Data records:
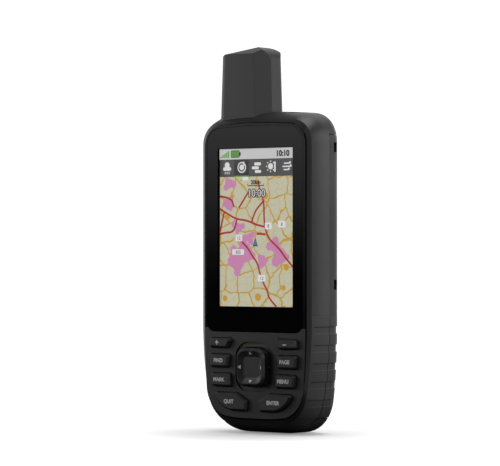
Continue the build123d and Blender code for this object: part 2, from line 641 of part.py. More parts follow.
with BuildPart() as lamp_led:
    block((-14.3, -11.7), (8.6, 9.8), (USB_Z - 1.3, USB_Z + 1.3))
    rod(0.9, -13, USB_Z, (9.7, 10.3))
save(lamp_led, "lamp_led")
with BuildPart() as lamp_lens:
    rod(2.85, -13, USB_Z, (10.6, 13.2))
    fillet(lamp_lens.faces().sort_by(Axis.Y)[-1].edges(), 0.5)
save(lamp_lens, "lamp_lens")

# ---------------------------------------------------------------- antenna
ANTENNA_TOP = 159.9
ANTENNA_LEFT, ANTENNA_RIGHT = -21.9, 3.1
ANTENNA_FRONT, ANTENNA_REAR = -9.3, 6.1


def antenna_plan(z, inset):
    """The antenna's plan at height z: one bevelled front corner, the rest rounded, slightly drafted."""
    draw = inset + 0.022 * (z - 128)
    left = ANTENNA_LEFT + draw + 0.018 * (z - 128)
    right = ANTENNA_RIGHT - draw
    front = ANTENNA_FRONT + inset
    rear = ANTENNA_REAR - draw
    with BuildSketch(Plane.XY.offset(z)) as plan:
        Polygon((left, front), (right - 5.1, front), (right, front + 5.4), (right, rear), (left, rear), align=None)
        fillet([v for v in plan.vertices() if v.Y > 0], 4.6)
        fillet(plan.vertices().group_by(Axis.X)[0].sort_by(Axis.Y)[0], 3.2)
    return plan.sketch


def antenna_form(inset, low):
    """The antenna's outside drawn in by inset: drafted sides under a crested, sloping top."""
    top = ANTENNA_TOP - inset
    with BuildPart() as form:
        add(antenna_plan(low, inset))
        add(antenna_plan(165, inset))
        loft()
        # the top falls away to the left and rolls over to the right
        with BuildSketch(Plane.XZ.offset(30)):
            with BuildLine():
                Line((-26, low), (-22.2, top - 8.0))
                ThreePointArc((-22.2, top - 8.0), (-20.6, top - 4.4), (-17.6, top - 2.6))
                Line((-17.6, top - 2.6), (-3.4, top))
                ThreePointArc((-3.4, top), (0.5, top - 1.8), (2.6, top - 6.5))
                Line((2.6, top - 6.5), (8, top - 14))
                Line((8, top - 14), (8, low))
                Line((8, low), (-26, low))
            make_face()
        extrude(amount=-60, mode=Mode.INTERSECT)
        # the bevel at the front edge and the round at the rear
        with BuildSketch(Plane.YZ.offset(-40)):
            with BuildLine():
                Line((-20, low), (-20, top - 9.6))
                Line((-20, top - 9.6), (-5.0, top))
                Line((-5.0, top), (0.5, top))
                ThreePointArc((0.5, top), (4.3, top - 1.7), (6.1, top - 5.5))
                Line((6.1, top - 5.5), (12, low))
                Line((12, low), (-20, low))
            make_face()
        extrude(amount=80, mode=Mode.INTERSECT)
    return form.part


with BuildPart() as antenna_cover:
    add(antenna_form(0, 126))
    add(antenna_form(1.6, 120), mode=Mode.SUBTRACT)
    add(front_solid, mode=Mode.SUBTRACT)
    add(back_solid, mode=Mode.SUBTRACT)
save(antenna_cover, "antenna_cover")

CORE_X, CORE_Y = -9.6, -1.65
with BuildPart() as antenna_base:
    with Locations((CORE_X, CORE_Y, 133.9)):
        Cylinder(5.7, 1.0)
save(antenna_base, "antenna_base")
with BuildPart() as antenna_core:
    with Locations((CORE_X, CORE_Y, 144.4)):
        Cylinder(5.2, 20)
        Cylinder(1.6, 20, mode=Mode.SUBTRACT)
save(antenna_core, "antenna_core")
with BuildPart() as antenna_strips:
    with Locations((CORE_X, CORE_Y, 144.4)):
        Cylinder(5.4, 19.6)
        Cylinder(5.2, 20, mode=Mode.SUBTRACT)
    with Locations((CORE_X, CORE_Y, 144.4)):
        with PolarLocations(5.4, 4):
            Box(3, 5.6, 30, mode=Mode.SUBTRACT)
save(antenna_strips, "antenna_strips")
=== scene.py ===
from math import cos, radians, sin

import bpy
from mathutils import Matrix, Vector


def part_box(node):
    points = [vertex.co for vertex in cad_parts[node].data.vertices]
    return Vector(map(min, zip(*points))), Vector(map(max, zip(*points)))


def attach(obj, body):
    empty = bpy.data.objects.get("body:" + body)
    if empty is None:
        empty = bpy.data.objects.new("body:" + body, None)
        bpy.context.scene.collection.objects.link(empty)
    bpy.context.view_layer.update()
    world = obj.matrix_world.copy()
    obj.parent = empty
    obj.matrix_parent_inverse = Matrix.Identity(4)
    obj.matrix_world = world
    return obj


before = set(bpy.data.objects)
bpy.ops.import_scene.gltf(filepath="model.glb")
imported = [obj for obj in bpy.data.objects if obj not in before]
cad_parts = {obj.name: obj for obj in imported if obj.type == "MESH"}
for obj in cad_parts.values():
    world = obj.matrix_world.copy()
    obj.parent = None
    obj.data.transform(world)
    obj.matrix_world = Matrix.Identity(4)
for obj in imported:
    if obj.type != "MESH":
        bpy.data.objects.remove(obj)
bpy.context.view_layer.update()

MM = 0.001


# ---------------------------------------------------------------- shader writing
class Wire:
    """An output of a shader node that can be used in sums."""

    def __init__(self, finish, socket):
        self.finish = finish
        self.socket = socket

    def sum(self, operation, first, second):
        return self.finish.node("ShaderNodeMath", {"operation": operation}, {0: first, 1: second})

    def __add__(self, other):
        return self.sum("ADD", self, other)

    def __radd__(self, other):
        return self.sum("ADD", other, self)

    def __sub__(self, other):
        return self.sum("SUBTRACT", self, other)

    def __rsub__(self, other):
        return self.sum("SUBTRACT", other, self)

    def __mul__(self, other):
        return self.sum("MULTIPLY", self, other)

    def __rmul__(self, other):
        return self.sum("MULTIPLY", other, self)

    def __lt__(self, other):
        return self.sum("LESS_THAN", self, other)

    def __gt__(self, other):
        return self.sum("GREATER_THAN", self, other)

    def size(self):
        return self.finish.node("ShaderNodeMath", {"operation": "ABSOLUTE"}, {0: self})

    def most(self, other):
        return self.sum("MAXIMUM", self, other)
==
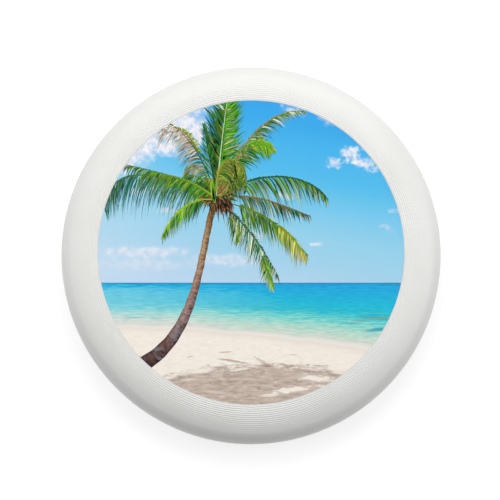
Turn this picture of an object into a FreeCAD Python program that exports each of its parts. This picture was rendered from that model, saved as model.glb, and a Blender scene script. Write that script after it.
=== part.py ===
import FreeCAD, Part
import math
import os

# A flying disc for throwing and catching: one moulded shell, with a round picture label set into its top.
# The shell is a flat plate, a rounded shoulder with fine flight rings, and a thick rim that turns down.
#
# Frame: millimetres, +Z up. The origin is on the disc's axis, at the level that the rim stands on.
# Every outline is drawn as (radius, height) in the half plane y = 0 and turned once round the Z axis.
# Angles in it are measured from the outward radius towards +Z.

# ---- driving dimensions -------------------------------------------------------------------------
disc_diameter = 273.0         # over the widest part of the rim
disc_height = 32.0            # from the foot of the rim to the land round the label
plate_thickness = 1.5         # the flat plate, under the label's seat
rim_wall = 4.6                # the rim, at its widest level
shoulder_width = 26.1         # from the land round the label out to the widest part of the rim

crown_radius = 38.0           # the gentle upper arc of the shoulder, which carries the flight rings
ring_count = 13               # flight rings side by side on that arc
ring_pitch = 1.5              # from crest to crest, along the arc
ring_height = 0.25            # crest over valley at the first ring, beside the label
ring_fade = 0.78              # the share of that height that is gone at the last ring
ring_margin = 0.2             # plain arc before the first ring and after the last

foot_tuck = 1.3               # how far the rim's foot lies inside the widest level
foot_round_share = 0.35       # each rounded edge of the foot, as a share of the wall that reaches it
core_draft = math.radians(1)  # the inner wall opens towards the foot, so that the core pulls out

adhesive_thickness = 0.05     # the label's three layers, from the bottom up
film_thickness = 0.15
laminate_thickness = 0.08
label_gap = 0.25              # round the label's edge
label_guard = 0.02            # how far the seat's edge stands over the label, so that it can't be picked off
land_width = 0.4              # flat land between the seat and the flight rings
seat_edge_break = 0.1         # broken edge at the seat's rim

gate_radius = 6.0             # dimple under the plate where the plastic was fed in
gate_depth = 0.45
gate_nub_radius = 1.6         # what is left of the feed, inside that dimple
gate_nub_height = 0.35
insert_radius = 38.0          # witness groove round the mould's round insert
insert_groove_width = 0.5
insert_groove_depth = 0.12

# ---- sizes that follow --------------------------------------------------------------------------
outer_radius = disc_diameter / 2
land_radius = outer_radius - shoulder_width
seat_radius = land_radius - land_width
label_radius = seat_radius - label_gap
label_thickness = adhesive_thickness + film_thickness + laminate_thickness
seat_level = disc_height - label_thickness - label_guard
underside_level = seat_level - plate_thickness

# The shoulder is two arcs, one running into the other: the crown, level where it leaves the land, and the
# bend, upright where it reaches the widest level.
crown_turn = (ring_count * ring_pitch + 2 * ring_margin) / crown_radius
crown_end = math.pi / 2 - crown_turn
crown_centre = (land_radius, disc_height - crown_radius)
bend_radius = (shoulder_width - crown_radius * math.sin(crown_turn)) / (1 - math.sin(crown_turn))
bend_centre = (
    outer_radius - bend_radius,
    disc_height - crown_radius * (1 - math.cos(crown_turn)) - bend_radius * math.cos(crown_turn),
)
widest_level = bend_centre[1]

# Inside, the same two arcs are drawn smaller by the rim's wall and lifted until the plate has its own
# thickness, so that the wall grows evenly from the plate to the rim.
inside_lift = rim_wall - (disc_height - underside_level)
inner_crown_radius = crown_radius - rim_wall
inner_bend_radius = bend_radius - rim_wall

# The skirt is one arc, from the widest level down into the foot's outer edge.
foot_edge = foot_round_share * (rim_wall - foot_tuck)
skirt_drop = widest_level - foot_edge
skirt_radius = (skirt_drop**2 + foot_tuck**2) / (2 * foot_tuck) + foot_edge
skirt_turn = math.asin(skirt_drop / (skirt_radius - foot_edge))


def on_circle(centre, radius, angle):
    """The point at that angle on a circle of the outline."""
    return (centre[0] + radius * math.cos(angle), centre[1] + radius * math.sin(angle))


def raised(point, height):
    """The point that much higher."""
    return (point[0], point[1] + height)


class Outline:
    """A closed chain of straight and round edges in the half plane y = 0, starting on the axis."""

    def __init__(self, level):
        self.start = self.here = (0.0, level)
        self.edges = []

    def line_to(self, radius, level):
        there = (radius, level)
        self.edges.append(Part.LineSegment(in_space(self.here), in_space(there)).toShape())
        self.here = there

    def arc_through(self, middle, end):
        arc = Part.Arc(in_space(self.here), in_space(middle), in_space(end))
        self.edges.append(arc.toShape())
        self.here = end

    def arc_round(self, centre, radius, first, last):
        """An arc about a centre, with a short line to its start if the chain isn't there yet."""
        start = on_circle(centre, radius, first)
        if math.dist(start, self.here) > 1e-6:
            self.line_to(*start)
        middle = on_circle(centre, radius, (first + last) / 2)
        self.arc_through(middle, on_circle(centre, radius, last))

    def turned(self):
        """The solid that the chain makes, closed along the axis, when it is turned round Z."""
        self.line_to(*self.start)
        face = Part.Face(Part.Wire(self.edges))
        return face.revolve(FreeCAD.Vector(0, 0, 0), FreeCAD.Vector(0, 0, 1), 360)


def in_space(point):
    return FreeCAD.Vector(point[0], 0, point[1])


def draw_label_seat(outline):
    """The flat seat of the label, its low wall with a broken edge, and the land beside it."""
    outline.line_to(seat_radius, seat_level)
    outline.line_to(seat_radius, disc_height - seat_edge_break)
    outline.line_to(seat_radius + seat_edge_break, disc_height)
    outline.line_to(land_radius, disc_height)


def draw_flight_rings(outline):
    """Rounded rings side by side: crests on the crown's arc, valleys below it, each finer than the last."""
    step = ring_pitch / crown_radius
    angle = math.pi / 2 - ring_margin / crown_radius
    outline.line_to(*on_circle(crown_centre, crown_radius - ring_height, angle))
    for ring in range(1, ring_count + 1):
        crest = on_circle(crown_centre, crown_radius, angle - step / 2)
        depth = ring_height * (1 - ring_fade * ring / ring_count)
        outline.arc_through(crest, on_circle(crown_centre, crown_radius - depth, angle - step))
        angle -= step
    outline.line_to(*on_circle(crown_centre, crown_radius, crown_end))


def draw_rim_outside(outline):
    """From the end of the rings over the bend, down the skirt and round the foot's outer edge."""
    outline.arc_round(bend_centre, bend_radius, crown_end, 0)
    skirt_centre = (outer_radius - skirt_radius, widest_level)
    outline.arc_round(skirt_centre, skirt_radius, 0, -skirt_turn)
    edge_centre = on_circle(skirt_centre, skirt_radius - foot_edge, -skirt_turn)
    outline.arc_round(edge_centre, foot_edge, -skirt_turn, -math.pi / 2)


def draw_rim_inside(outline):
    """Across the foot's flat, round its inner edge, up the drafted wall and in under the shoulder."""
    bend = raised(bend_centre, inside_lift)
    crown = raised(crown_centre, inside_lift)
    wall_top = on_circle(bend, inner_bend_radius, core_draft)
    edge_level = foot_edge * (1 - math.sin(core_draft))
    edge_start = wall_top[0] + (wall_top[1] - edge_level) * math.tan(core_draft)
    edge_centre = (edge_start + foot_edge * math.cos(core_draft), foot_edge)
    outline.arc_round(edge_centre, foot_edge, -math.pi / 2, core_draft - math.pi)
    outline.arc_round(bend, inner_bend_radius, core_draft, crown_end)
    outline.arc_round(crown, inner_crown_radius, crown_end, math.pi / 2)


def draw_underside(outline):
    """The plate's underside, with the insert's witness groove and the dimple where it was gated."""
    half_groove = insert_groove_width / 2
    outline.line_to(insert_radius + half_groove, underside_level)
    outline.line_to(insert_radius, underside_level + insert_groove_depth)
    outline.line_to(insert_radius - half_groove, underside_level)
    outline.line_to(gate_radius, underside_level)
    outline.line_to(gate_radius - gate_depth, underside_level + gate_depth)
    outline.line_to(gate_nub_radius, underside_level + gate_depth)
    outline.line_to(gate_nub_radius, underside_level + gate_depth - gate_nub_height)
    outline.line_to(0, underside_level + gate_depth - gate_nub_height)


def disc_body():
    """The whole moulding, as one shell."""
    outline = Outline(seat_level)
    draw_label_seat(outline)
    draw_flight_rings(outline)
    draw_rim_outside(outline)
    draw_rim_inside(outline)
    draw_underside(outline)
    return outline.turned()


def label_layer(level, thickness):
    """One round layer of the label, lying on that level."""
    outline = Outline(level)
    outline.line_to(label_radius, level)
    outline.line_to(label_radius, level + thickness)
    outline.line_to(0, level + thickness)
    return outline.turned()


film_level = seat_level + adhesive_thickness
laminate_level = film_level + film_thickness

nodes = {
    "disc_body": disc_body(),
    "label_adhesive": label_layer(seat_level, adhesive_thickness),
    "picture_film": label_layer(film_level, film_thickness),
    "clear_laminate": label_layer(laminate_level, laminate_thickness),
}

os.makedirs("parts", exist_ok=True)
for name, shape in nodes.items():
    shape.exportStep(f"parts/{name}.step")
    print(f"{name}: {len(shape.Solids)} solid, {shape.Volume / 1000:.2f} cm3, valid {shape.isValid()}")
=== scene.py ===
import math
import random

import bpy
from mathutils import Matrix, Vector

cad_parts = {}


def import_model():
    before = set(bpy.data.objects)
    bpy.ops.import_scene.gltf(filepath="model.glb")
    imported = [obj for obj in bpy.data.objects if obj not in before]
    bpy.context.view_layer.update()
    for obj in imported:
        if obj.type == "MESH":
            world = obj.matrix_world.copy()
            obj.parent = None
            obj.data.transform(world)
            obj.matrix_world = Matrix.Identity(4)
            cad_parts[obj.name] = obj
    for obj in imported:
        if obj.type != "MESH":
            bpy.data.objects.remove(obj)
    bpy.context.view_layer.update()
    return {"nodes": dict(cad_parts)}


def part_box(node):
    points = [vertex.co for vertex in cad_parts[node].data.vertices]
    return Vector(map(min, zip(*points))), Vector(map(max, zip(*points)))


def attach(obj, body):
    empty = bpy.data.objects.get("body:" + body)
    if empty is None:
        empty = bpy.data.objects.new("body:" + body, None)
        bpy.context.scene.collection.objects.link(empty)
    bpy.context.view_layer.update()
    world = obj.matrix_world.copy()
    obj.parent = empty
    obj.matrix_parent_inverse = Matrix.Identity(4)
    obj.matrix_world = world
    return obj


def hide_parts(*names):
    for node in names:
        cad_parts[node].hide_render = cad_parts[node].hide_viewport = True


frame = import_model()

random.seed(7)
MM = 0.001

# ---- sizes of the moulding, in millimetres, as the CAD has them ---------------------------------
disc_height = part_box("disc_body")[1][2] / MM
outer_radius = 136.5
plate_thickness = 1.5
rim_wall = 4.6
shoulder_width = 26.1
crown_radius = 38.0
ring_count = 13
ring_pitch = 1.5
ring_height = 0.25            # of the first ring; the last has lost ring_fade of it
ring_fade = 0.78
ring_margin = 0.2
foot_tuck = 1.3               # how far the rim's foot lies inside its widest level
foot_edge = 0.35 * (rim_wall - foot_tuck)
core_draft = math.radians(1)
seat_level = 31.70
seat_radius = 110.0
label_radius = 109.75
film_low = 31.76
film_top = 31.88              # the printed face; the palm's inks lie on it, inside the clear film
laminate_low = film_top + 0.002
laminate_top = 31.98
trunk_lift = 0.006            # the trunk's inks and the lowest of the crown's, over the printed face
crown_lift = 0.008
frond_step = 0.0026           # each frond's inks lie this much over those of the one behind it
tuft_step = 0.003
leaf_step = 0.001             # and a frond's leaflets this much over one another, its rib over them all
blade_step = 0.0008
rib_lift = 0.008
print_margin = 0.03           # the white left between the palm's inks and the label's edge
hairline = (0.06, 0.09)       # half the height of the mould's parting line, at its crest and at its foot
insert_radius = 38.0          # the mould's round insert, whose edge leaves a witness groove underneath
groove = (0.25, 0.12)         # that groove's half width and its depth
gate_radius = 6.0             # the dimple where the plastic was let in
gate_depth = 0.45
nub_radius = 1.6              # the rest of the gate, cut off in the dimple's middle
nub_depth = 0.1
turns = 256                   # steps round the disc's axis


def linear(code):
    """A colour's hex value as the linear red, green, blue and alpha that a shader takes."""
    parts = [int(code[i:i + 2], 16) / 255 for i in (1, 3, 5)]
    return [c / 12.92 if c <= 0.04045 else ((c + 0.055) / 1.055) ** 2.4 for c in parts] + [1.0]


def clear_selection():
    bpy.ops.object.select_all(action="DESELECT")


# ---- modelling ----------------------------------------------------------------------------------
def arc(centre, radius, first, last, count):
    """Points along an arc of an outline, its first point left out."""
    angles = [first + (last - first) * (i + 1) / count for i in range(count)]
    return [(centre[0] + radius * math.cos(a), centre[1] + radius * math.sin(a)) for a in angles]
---
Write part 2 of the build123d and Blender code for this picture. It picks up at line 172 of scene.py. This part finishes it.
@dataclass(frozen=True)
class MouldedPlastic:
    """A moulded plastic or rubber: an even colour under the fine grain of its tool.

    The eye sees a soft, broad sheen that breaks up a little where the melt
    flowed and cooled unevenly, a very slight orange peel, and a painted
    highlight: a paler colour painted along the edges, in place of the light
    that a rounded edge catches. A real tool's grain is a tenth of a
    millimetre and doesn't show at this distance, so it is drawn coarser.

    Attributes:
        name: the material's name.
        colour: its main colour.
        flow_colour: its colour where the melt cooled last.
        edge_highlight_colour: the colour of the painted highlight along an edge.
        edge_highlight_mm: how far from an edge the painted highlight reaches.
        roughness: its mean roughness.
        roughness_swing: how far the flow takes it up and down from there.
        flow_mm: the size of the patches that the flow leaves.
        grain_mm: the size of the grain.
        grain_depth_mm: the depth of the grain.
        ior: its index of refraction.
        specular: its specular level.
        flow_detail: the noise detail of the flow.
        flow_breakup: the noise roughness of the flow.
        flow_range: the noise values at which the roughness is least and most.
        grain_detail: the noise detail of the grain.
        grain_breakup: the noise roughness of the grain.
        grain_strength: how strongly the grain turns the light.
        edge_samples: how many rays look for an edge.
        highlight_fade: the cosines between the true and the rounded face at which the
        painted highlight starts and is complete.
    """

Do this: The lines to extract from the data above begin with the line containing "laminate_level = film_level + film_thickness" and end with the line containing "frame = import_model()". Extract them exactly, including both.

Answer to this problem:
laminate_level = film_level + film_thickness

nodes = {
    "disc_body": disc_body(),
    "label_adhesive": label_layer(seat_level, adhesive_thickness),
    "picture_film": label_layer(film_level, film_thickness),
    "clear_laminate": label_layer(laminate_level, laminate_thickness),
}

os.makedirs("parts", exist_ok=True)
for name, shape in nodes.items():
    shape.exportStep(f"parts/{name}.step")
    print(f"{name}: {len(shape.Solids)} solid, {shape.Volume / 1000:.2f} cm3, valid {shape.isValid()}")
=== scene.py ===
import math
import random

import bpy
from mathutils import Matrix, Vector

cad_parts = {}


def import_model():
    before = set(bpy.data.objects)
    bpy.ops.import_scene.gltf(filepath="model.glb")
    imported = [obj for obj in bpy.data.objects if obj not in before]
    bpy.context.view_layer.update()
    for obj in imported:
        if obj.type == "MESH":
            world = obj.matrix_world.copy()
            obj.parent = None
            obj.data.transform(world)
            obj.matrix_world = Matrix.Identity(4)
            cad_parts[obj.name] = obj
    for obj in imported:
        if obj.type != "MESH":
            bpy.data.objects.remove(obj)
    bpy.context.view_layer.update()
    return {"nodes": dict(cad_parts)}


def part_box(node):
    points = [vertex.co for vertex in cad_parts[node].data.vertices]
    return Vector(map(min, zip(*points))), Vector(map(max, zip(*points)))


def attach(obj, body):
    empty = bpy.data.objects.get("body:" + body)
    if empty is None:
        empty = bpy.data.objects.new("body:" + body, None)
        bpy.context.scene.collection.objects.link(empty)
    bpy.context.view_layer.update()
    world = obj.matrix_world.copy()
    obj.parent = empty
    obj.matrix_parent_inverse = Matrix.Identity(4)
    obj.matrix_world = world
    return obj


def hide_parts(*names):
    for node in names:
        cad_parts[node].hide_render = cad_parts[node].hide_viewport = True


frame = import_model()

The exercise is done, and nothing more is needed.